While the Boeing 737 MAX has been cleared to return to flight in the US, each international jurisdiction must make its own determination on the safety of the aircraft. Brazil has already approved the airplane, and GOL was the first airline to return the 737 MAX back into service. The situation in China, however, an important market for Boeing, may be more difficult and caught up in international geopolitics.
The South China Morning Post is reporting that the return of the MAX in China may be tied as much to broader US-China trade frictions than only aircraft safety. That brings a different dynamic to the once chummy and reciprocal international regulatory system for aircraft.
China’s regulator, CAAC, was the first to shut down 737 MAX operations and may be among the last approving the return of the aircraft. Unlike the old days, when international reciprocity among agencies made certification effectively a “fee and rubber stamp” process, the incompetence of the FAA in the certification of the 737 MAX has changed the regulatory landscape. International regulators are no longer accepting the FAA’s assessments at face value and are performing their own investigations into aircraft safety.
China understands the importance of aircraft to the US balance of trade, and has established a goal to produce its own aircraft domestically. The first Chinese built aircraft, the ARJ-21 regional aircraft, is already in operation. The trunk-liner aimed at competing with the Boeing MAX and A320neo, the C919, has passed the Type Inspection Authorization phase of development, meaning that the design has been finalized and that the airplane is moving through flight testing to validate assumptions and performance. The C919 is flying a series of test aircraft and should be certified by the end of next year.
US trade restrictions, and a recent declaration by the US that COMAC is military-related, could potentially prevent a number of US and international suppliers from providing components that have been designed into the aircraft, including the LEAP engines from CFM International, a SAFRAN-GE joint venture.
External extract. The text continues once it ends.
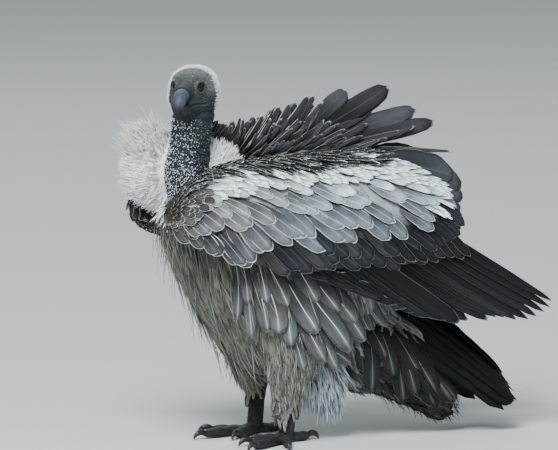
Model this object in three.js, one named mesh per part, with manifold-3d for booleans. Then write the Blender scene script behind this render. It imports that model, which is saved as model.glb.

Should those restrictions go into place, COMAC would need to replace a number of international suppliers with domestic ones, which could take several years and further delay the program. That would certainly be impetus for a trade retaliation against Boeing. Currently, with the 737 MAX still grounded and unable to fly in Chinese airspace, the easiest action for China would be to delay its return to service substantially.
The transition of administrations from Trump to Biden in the US could potentially loosen trade relationships with China and result in potential restrictions being lifted from COMAC’s reliance on western components and partners. That in turn might cause the Chinese regulators to more rapidly approve the return of service for the 737 MAX.
But once a company lands on a list of military-affiliated companies, it tends to be difficult to remove them, regardless of which political party is in power. These lists tend to become institutionalized and tend to have a life of their own irrespective of the politics. If the restrictions on COMAC come into play, we would expect that China would reverse engineer any western components and establish its own domestic supply chain for the airplane. We would also expect that China would also not approve the return to service for the MAX for years, and choose aircraft from Airbus, which has a final assembly line in China as an element of its global strategy.
Boeing’s fate for the 737 MAX in China may be more dependent on what happens in Washington and Beijing rather than the technical aspects of the airplane. Unfortunately, those actions are out of Boeing’s control, but could account for 20% of MAX order book. Just when there is light at the end of the tunnel in Seattle, it could darken again.